Most of the frames in the film are captured in medium close-ups which create the appropriate atmosphere in which the narrative is to be viewed and understood. Not too distant and not too close visuals make the viewer to get a clear objective view of the film.

The economical use of the diologue provides adequate time and space to ponder on the compositions and their contents carved with great care and vision.

Fast moving characters give the film a tempo which captures the live and brisk transition of events, profusely and forcefully urged by youthful virility. The rhythm that is maintained right through the flow of the film is a reflection of constantly fluctuating nerves and moving moods of the youth.

Adaraneeya Vassanaya is a fresh vigorous move of youthful love and romance viewed in a climate of prevailing attitudes to teenage love with a touch of sympathy. The adult world fails to reach the hearts of the youth still blooming. However, the film reminds that with the passage of years, the youth too, catches up with adult tempers and begin to repeat misconception in reading love and romance dominant among the teenagers.

Preadeep Senanayake as Roshan and Chaturika Pieris as Chapa give a fine performance with the latter adding a refreshing liveliness to the character. Roshan Rajapaksha gives life to the more challenging pivotal role of Kasun. Had Kasun been a youth full of charm and cheer, it would have added another dimension to the character and the film would have been more appealing to the youth. Generally the youth identify themselves with the charm and vigour of the hero in screen character.

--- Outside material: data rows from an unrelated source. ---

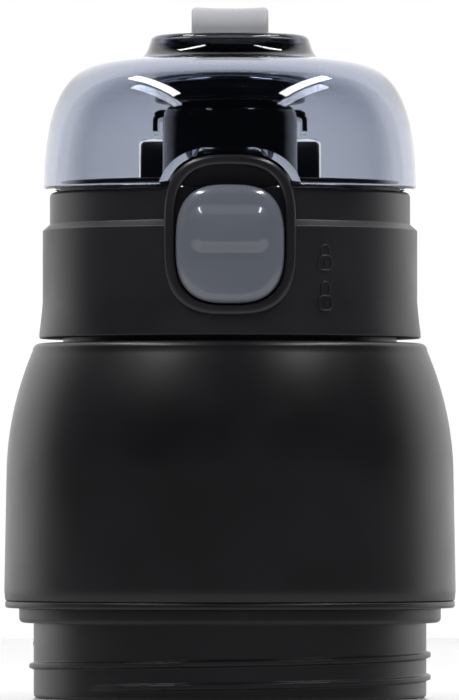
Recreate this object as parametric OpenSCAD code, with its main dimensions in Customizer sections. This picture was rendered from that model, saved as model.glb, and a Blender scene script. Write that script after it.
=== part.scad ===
// Head of a vacuum flask: a double-walled shoulder that screws on to the flask's body, a screw-on
// collar with a spout, and a flip cap with a push button that slides up to lock.
// Millimetres. +Z is up, the button faces -Y, and the origin is the centre of the skirt's foot.

/* [Threaded skirt] */
// Diameter of the skirt between the thread's turns
skirt_d = 63.5; // [63:0.1:63.8]
// Wall thickness of the skirt
skirt_wall = 3.1; // [2.6:0.1:3.2]
// Distance from one turn of the body thread to the next
body_pitch = 3.6; // [3.4:0.1:3.8]
// How far the body thread stands out of the skirt
body_thread_depth = 0.7; // [0.5:0.1:0.9]

/* [Shoulder] */
// Largest diameter, at the foot of the shoulder
shoulder_d = 73; // [72.8:0.1:74]
// Thickness of the outer steel shell
shell_wall = 1; // [0.8:0.1:1.1]
// Inside diameter of the mouth
mouth_d = 37.4; // [36:0.1:37.6]
// Distance from one turn of the lid thread to the next
lid_pitch = 4; // [3.9:0.05:4.1]

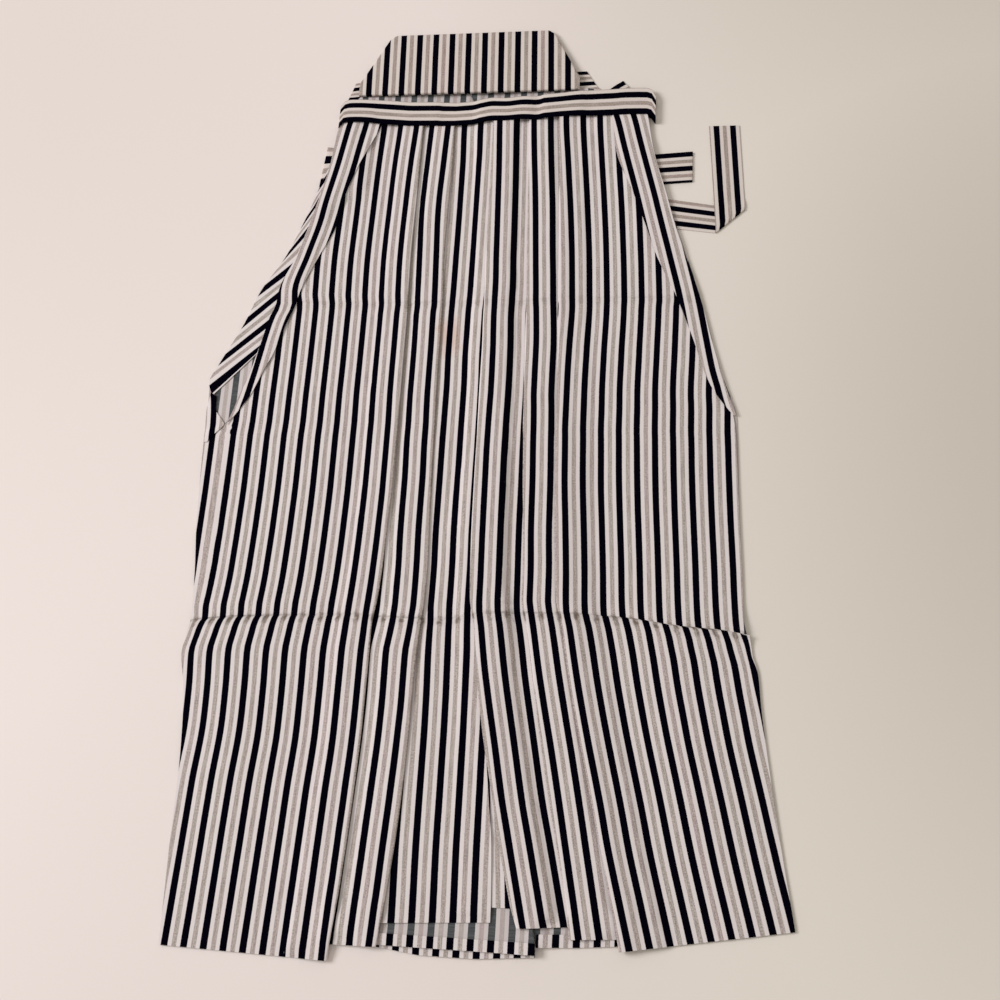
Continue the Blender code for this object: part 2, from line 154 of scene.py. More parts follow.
# The storage creases: how far each strays from its own line across the front, how high it stands, how far
# sideways the cloth below it has slipped, and how much of that slip is only reached a little lower.
Crease = namedtuple("Crease", "x stray height slip lag")
LOWER_CREASE_Y = -600.0
LOWER_CREASE = [
    Crease(-300, -11, 2.2, -2.5, 1),
    Crease(-288, -8, 2.6, -6, 1),
    Crease(-250, -4, 2.6, -6, 1),
    Crease(-200, -1, 2.2, -4, 1),
    Crease(-120, 2, 1.6, -1, 1),
    Crease(-60, 0, 1.3, 0, 1),
    Crease(-20, 0, 1.3, 0, 1),
    Crease(20, 7, 1.4, 0, 0.4),
    Crease(60, 9, 1.6, 0, 0.4),
    Crease(120, 9, 2.2, 0.5, 0.4),
    Crease(163, 7, 2.8, 3.5, 0.4),
    Crease(182, 5, 3.2, 6, 0.4),
    Crease(201, 1.5, 3.6, 7.5, 0.4),
    Crease(220, -0.5, 3.8, 9, 0.4),
    Crease(258, -3, 4.0, 10, 0.4),
    Crease(283, -7, 4.2, 10, 0.4),
    Crease(292, -11, 4.2, 4, 0.4),
]
UPPER_CREASE_Y = -238.0
UPPER_CREASE = [
    Crease(-240, 3, 0.5, 0, 1),
    Crease(-150, 0, 0.9, 0, 1),
    Crease(-90, -2, 1.0, 0, 1),
    Crease(-40, 0, 0.9, 0, 1),
    Crease(20, 0, 0.5, 0, 1),
    Crease(90, 4, 0.6, 0, 1),
    Crease(160, 5, 0.5, 0, 1),
    Crease(240, 5, 0.3, 0, 1),
]
CREASES = ((LOWER_CREASE, LOWER_CREASE_Y), (UPPER_CREASE, UPPER_CREASE_Y))
CREASE_ABOVE = 20.0  # the slope above a crease is long
CREASE_BELOW = 5.0  # and below it short
CREASE_STEP = 0.6  # share of its height that drops straight down at its line
SLIP_END = 25.0  # how far below a crease the slip dies out
SLIP_START = 5.0  # and the part that lags comes in
CREASE_BEND = 45.0  # how far from a crease its straying is felt

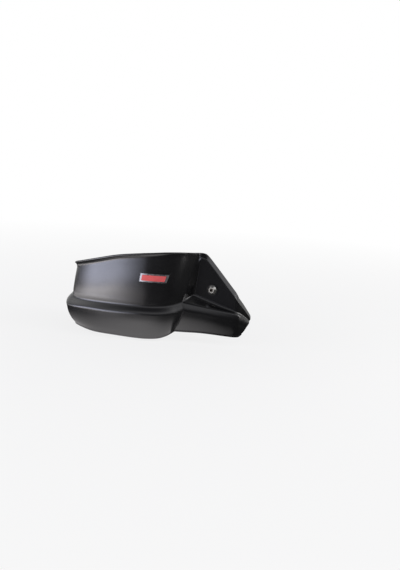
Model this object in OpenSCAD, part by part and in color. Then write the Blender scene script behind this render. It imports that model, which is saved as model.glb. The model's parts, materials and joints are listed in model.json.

The greatest disadvantage one notices in the film is its poor sound quality. A good part of the dialogue is not only inaudible but also not clear. This drawback has affected the quality of music as well which otherwise would have accentuated the thematic content in the visual. This a film any youth would certainly love to see and remember as his own story presented through the perception of Roshan.